See also Dowdell v. United States, 221 U.S. 325, 31 S. Ct. 590, 55 L. Ed. 753 (1911); 5 Wigmore on Evidence, §§ 1364, 1397 (3d Ed. 1940).

[4] The same language is also contained in Article I § 16 of the Louisiana Constitution of 1974.

[5] Bruton v. United States, 391 U.S. 123, 88 S. Ct. 1620, 20 L. Ed. 2d 476 (1968).

[6] See Ditmer, 33 La.L.Rev. 82 (1972).

[7] Our appellate jurisdiction extends to questions of law only. Article VII § 10, La.Const. 1921. This clause has been interpreted as prohibiting the weighing of evidence by this court. State v. Plummer, 281 So. 2d 716 (La. 1973); State v. Singleton, 252 La. 976, 215 So. 2d 512 (1968); State v. Page, 251 La. 810, 206 So. 2d 503 (1968).

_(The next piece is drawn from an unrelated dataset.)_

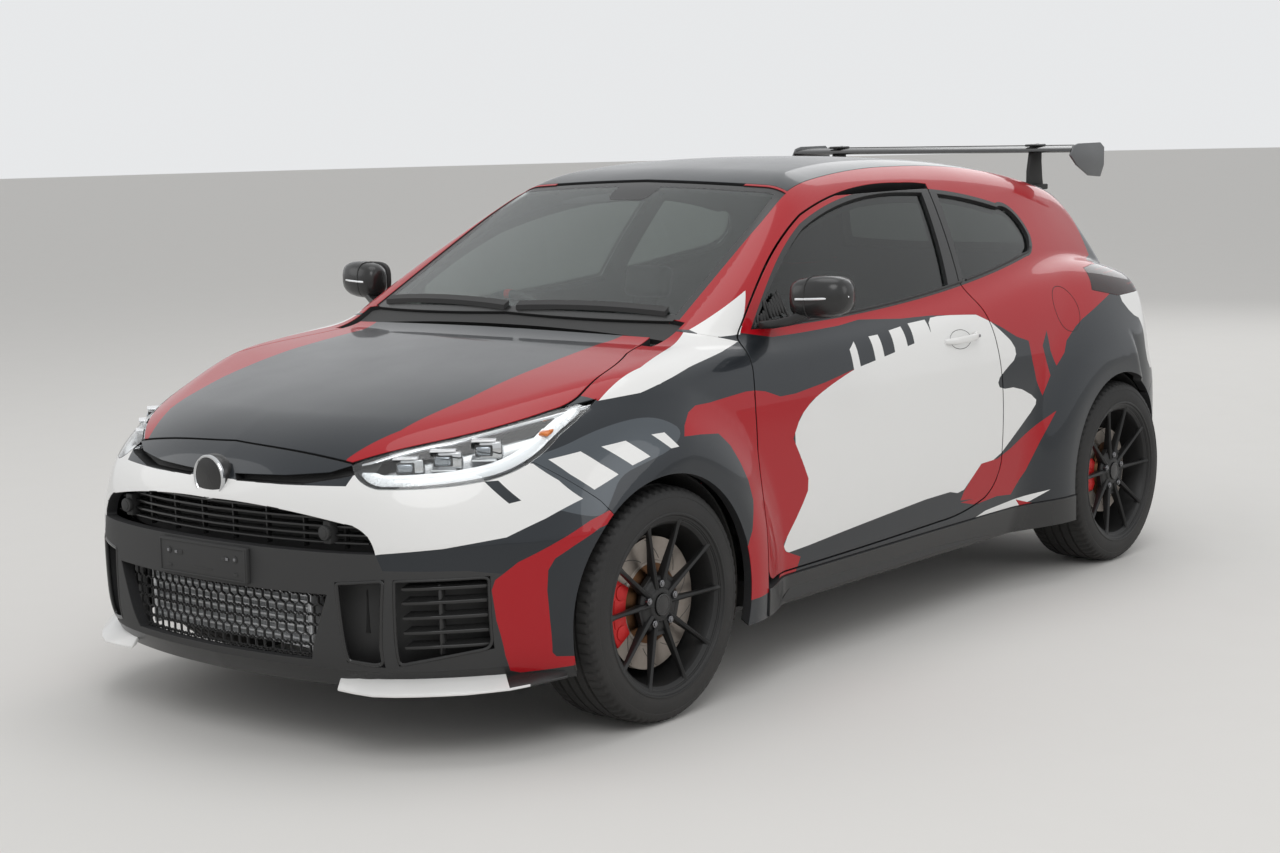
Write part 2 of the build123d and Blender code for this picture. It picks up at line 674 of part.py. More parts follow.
# Front corner. The kingpin stands upright, a little inboard of the wheel's centre
kingpin_in, ball_radius, ball_up = 14.0, 11.0, 112.0
upright_x = -86.0


def knuckle():
    plate = Pos(upright_x, 0, 0) * Box(30, 90, 2 * ball_up + 60) + Pos(upright_x, -90, 0) * Box(30, 100, 60)
    shapes = [stub(100), plate]
    for up in (-1, 1):
        z = up * (ball_up + 22)
        reach = -upright_x - kingpin_in
        shapes.append(Pos(upright_x + reach / 2, 0, z) * Box(reach, 44, 16))
        shapes.append(Pos(-kingpin_in, 0, z) * Cylinder(22, 16))
        shapes.append(Pos(-kingpin_in, 0, z + up * 14) * Cylinder(ball_radius, 28))
    shapes.append(Pos(upright_x, 70, -30) * Box(24, 80, 24))
    return shapes[0].fuse(*shapes[1:])


def caliper(radius, length, turn):
    """Block astride the disc, with its slot cut from the disc's own size."""
    block = Pos(disc_x, 0, radius - 24) * Box(58, length, 60)
    block &= along_x(0, 0, 0, caliper_reach, 400)
    slot = along_x(disc_x, 0, 0, radius + panel_gap, disc_thick + 2 * panel_gap)
    foot_in, foot_out = upright_x + 15, disc_x - 22
    foot = Pos((foot_in + foot_out) / 2, 0, radius - 56) * Box(foot_out - foot_in, 56, 30)
    return Rot(turn, 0, 0) * biggest((block + foot) - slot)


def at_front(shape):
    return Pos(front_wheel_x, front_axle_y, wheel_z) * shape


def at_rear(shape):
    return Pos(rear_wheel_x, rear_axle_y, wheel_z) * shape


def arm(inner, outer, z, radius=14):
    """Round link between two points of one level."""
    a, b = Vector(*inner, z), Vector(*outer, z)
    run = b - a
    return Plane(origin=a, z_dir=run) * Pos(0, 0, run.length / 2) * Cylinder(radius, run.length)


def front_links():
    """Lower and upper links of the left front wheel, each with the eye of its ball pin."""
    shapes = []
    for up in (-1, 1):
        z = wheel_z + up * (ball_up + 22 + 18)
        x = front_wheel_x - kingpin_in
        eye = Pos(x, front_axle_y, z) * Cylinder(24, 14)
        link = eye + arm((410, front_axle_y - 120), (x - 8, front_axle_y), z, 7)
        link += arm((410, front_axle_y + 120), (x - 8, front_axle_y), z, 7)
        shapes.append(link - Pos(x, front_axle_y, z) * Cylinder(ball_radius + shaft_play, 40))
    return shapes


# Under the floor
floor_z, floor_thick = 200.0, 14.0
rail_in, rail_x, rear_floor_z = 425.0, 445.0, 375.0
rear_floor_low = rear_floor_z - floor_thick / 2
post_out, post_in = door_hinge_low[0] - door_thick - 31, door_hinge_low[0] - door_thick - 79
beam_y = -1840.0
# Jacking pads under the sills
jack_x, jack_places, jack_drop = 720.0, (-550.0, 850.0), 8.0


def subframe():
    """Front cross members and rails, with the wheels' links."""
    shapes = [Pos(0, front_axle_y + s * 120, 178) * Box(2 * rail_in, 50, 60) for s in (-1, 1)]
    shapes += [Pos(s * (rail_in - 25), front_axle_y, 305) * Box(50, 300, 320) for s in (-1, 1)]
    for link in front_links():
        shapes += [link, right_of(link)]
    return shapes[0].fuse(*shapes[1:])


def rear_axle():
    """Cross member, two trailing links, springs and the stubs of the rear wheels."""
    half = rear_wheel_x + upright_x
    shapes = [Pos(0, rear_axle_y, 300) * Box(2 * half, 90, 60)]
    left = [at_rear(stub(100)), at_rear(Pos(upright_x, -20, 0) * Box(30, 150, 150)),
            Pos(half - 60, rear_axle_y - 190, 270) * Box(40, 380, 50),
            Pos(rail_x, rear_axle_y, (330 + rear_floor_low - seat_gap) / 2)
            * Cylinder(40, rear_floor_low - seat_gap - 330)]
    for shape in left:
        shapes += [shape, right_of(shape)]
    return shapes[0].fuse(*shapes[1:])


def underbody():
    """Floor pan, tunnel, bulkhead, rails, sills, hinge posts and bumper beam."""
    top = floor_z + floor_thick
    shapes = [Pos(0, 130, floor_z + floor_thick / 2) * Box(2 * 760, 1740, floor_thick),
              Pos(0, -1240, 260) * Box(2 * 360, 1000, floor_thick),
              Pos(0, 1400, rear_floor_z) * Box(2 * 470, 860, floor_thick),
              Pos(0, -730, 567) * Box(2 * 600, 20, 740),
              Pos(0, 990, 290) * Box(2 * 470, 20, 180),
              (Pos(0, 130, top + 50) * Box(260, 1700, 110)) - Pos(0, 130, top + 38) * Box(220, 1800, 110),
              Pos(0, beam_y, 385) * Box(2 * 465, 30, 110)]
    for s in (-1, 1):
        shapes.append(Pos(s * rail_x, (beam_y - 740) / 2, 385) * Box(40, -740 - beam_y, 110))
        shapes.append(Pos(s * rail_x, 1428, rear_floor_z + 55) * Box(40, 824, 110))
        shapes.append(Pos(s * (post_in + post_out) / 2, -662, 520) * Box(post_out - post_in, 130, 620))
        shapes.append(Pos(s * 770, 140, (top + skirt_top - 1) / 2) * Box(120, 1660, skirt_top - 1 - top))
        for y in jack_places:
            shapes.append(Pos(s * jack_x, y, floor_z - jack_drop / 2) * Box(60, 90, jack_drop))
        for z in hinge_levels:
            axis = hinge_point(z)
            arm_ = Pos((post_out + axis.X) / 2 - 2, axis.Y, z) * Box(axis.X - post_out - 4, 20, hinge_eye)
            eye = (arm_ + Pos(axis) * Cylinder(pin_radius + 6, hinge_eye))
            eye -= Pos(axis) * hinge_lean * Cylinder(pin_radius + shaft_play, 90)
            shapes.append(eye if s > 0 else right_of(eye))
        reach = -740 - bonnet_hinge[0]
        leg = Pos(s * bonnet_hinge_x, -740 - reach / 2 - 6, bonnet_hinge[1] - 60) * Box(16, reach + 12, 20)
        leg += Pos(s * bonnet_hinge_x, bonnet_hinge[0], bonnet_hinge[1] - 33) * Box(16, 20, 60)
        leg += along_x(s * bonnet_hinge_x, *bonnet_hinge, pin_radius + 5, 16)
        shapes.append(leg - along_x(s * bonnet_hinge_x, *bonnet_hinge, pin_radius + shaft_play, 90))
    shape = shapes[0].fuse(*shapes[1:])
    for skirt in parts["side_skirts"].solids():
        shape -= skirt
    return shape


def bonnet_lugs(shape):
    """Adds the two hinge lugs, each with its pin, under the rear of the bonnet."""
    for s in (-1, 1):
        lug = Pos(s * (bonnet_hinge_x + 22), bonnet_hinge[0], bonnet_hinge[1] + 12) * Box(16, 26, 46)
        shape += lug + along_x(s * (bonnet_hinge_x + 10), *bonnet_hinge, pin_radius, 40)
    return biggest(shape)


def cowl():
    """Tray between the bonnet's rear edge and the screen."""
    wall = slab(from_below, span(-640, 640, 9), span(-850, -730, 5), cowl_thick, cowl_set)
    wall &= Pos(0, cowl_rear - 50, 1000) * Box(2 * cowl_half, 100, 400)
    return biggest(wall - bonnet_sweep(cowl_half))


def seat(x):
    cushion = fillet((Pos(x, -60, 400) * Box(440, 480, 130)).edges(), 30)
    back = fillet((Pos(x, 255, 700) * Rot(-16, 0, 0) * Box(450, 110, 560)).edges(), 35)
    head = fillet((Pos(x, 345, 1030) * Rot(-16, 0, 0) * Box(230, 90, 150)).edges(), 30)
    base = floor_z + floor_thick + seat_gap
    foot = Pos(x, -40, (base + 345) / 2) * Box(300, 360, 345 - base)
    return cushion + back + head + foot


def bench():
    cushion = fillet((Pos(0, 765, 450) * Box(1100, 400, 150)).edges(), 35)
    back = fillet((Pos(0, 1035, 720) * Rot(-20, 0, 0) * Box(1080, 110, 480)).edges(), 35)
    base = floor_z + floor_thick + seat_gap
    foot = Pos(0, 770, (base + 385) / 2) * Box(1000, 340, 385 - base)
    tunnel = Pos(0, 770, base + 40) * Box(272, 500, 150)
    return (cushion + back + foot) - tunnel


steer_x = -370.0
column = Vector(0, 0.9, 0.42).normalized()
steering_centre = Vector(steer_x, -300, 880)
column_radius = 16.0


def on_column(shape):
    return Plane(origin=steering_centre, z_dir=column) * shape


def dashboard():
    """Dashboard across the bulkhead, with the shroud that the column turns in."""
    section = make_face(Polyline((-719.7, 560), (-719.7, 900), (-640, 935), (-470, 925), (-400, 880),
                                 (-420, 760), (-500, 700), (-540, 560), close=True))
    shape = extrude(Plane.YZ * section, 640, both=True)
    shape += on_column(Pos(0, 0, -95) * Cylinder(34, 130))
    return shape - on_column(Pos(0, 0, -120) * Cylinder(column_radius + shaft_play, 260))


def steering_wheel():
    boss = Cylinder(52, 40)
    spokes = [Rot(0, 0, turn) * Pos(95, 0, 0) * Box(165, 34, 14) for turn in (0, 180, 270)]
    shape = boss.fuse(*spokes) + Torus(178, 15)
    return on_column(shape + Pos(0, 0, -100) * Cylinder(column_radius, 180))


def mirror():
    """Door mirror, cut to sit on the door and its glass."""
    housing = fillet((Pos(918, -480, 1085) * Rot(0, 0, 8) * Box(172, 110, 120)).edges(), 34)
    shape = housing + Pos(850, -505, 1018) * Box(110, 60, 30) + Pos(800, -520, 1006) * Box(120, 90, 26)
    return biggest(shape - parts["door_l"] - parts["door_window_l"])


# Rear wing on two stems
blade_half = 610.0
wing_section = [(1560, 1440), (1600, 1452), (1700, 1454), (1800, 1440), (1800, 1432), (1700, 1438),
                (1600, 1436), (1560, 1432)]


def rear_wing():
    blade = extrude(Plane.YZ * make_face(Polyline(*wing_section, close=True)), blade_half, both=True)
    ends = [Pos(s * blade_half, 1690, 1400) * Box(10, 260, 130) for s in (-1, 1)]
    stems = [Pos(s * 430, 1620, 1370) * Box(16, 110, 160) for s in (-1, 1)]
    return biggest(blade.fuse(*ends, *stems) - parts["tailgate"])


pipe_x, pipe_z, pipe_radius = 560.0, 262.0, 52.0


def exhaust():
    hanger_top = rear_floor_low - seat_gap
    shapes = [along_y(0, 750, 162, 30, 1500), Pos(0, 1600, 230) * Box(700, 240, 130)]
    shapes += [Pos(s * 440, 1750, 250) * Box(200, 60, 60) for s in (-1, 1)]
    shapes += [Pos(s * 250, 1600, (290 + hanger_top) / 2) * Box(40, 40, hanger_top - 290) for s in (-1, 1)]
    shapes += [along_y(s * pipe_x, 1860, pipe_z, pipe_radius, 240) for s in (-1, 1)]
    shape = shapes[0].fuse(*shapes[1:])
    for s in (-1, 1):
        shape -= along_y(s * pipe_x, 1900, pipe_z, pipe_radius - 6, 200)
    return shape


def engine():
    """The closed engine and gearbox as one mass, on its mounts."""
    block = Pos(0, -1180, 590) * Box(640, 560, 460)
    return block + Pos(0, -1180, 400) * Box(2 * (rail_in - 50 - seat_gap), 80, 60)


wiper_height, wiper_gap, wiper_turn = 14.0, 0.8, 6.4


def wiper(side, length):
    """Arm and blade lying along the foot of the screen."""
    proud = wiper_height + wiper_gap - glass_set
    wall = slab(from_below, span(-640, 640, 9), span(-810, -690, 4), wiper_height, -proud)
    blade = Pos(side * 290, -751, 1000) * Rot(0, 0, side * wiper_turn) * Box(length, 22, 400)
    return biggest(wall & blade)


def plate_holder():
    """Blank number plate holder on the bumper, with two bolt holes."""
    height = plate_high - plate_low
    shape = Pos(0, nose_tip + 20, plate_low + height / 2) * Box(2 * plate_half, 40, height)
    return biggest(shape - parts["front_bumper"]) - plate_bolts()


def build():
    keep("bonnet", bonnet_lugs(bonnet()))
    keep("roof", roof())
    pair("front_wing", front_wing())
    keep("front_bumper", front_bumper())
    pair("side_panel", side_panel())
    pair("door", door())
    pair("door_window", door_window())
    glass = quarter_window()
    keep("fixed_glass", windscreen(), glass, right_of(glass))
    keep("tailgate", tailgate())
    keep("hatch_glass", hatch_glass())
    keep("rear_bumper", rear_bumper())
    lamp = headlamp()
    keep("headlamps", lamp, right_of(lamp))
    lamp = tail_lamp()
    keep("tail_lamps", lamp, right_of(lamp))
    skirt, blade = side_skirt(), splitter()
    keep("side_skirts", skirt, right_of(skirt))
    keep("splitters", blade, right_of(blade))
    keep("plate_holder", plate_holder())
    keep("grilles", *[biggest(grille(*row) - parts["front_bumper"]) for row in grille_rows])
    keep("intercooler", Pos(0, beam_y - 15 - 30 - seat_gap, 350) * Box(620, 60, 150))
    for name, place, radius in (("front", at_front, disc_radius), ("rear", at_rear, rear_disc_radius)):
        for kind, shape in (("tyre", tyre()), ("rim", rim()), ("disc", disc(radius))):
            pair(f"{kind}_{name}", place(shape))
    pair("knuckle", at_front(knuckle()))
    pair("caliper_front", at_front(caliper(disc_radius, 190, 90)))
    rear = at_rear(caliper(rear_disc_radius, 130, 90))
    keep("calipers_rear", rear, right_of(rear))
    keep("front_subframe", subframe())
    keep("rear_axle", rear_axle())
    keep("underbody", underbody())
    keep("cowl", cowl())
    keep("front_seats", seat(-370), seat(370))
    keep("rear_bench", bench())
    keep("dashboard", dashboard())
    keep("steering_wheel", steering_wheel())
    pair("mirror", mirror())
    keep("rear_wing", rear_wing())
    keep("exhaust", exhaust())
    keep("engine", engine())
    keep("wipers", wiper(-1, 560), wiper(1, 520))


build()
os.makedirs("parts", exist_ok=True)
for name, shape in parts.items():
    export_step(shape, f"parts/{name}.step")
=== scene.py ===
from math import atan2, cos, pi, radians, sin, sqrt

import bmesh
import bpy
import numpy as np
from bpy.props import FloatProperty, FloatVectorProperty, PointerProperty
from mathutils import Matrix, Vector
from mathutils.geometry import delaunay_2d_cdt


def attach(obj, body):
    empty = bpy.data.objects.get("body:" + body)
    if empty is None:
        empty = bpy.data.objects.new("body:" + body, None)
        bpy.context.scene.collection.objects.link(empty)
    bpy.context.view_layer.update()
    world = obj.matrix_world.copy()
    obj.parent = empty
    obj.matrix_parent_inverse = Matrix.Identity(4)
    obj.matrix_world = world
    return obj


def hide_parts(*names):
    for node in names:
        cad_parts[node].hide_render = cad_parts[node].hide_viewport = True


bl_info = {
    "name": "Rally Car",
    "version": (1, 0, 0),
    "blender": (4, 5, 0),
    "location": "View3D > Sidebar > Rally Car",
    "description": "Builds a three-door rally hatchback on a plain pale stage",
    "category": "Add Mesh",
}

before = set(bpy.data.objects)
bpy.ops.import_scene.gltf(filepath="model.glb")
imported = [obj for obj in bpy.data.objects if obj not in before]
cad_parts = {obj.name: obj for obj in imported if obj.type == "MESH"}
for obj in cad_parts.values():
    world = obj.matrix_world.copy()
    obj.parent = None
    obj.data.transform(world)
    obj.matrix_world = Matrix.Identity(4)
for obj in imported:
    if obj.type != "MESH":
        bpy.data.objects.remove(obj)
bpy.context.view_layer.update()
MM = 0.001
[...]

If we find a substantial violation of a constitutional or statutory right, and if we then attempted to determine whether the error were harmless, nothing could keep us from the prohibited task of evaluating the evidence, to see if the jury reached the correct result, or if there were substantial evidence to support the verdict, or whether there were a reasonable possibility that the error might have contributed to the conviction, or whether the error were harmless beyond a reasonable doubt, or highly probably harmless, or to apply some other test of harmless error. See Traynor, The Riddle of Harmless Error, Ohio St.U.Press, 1970.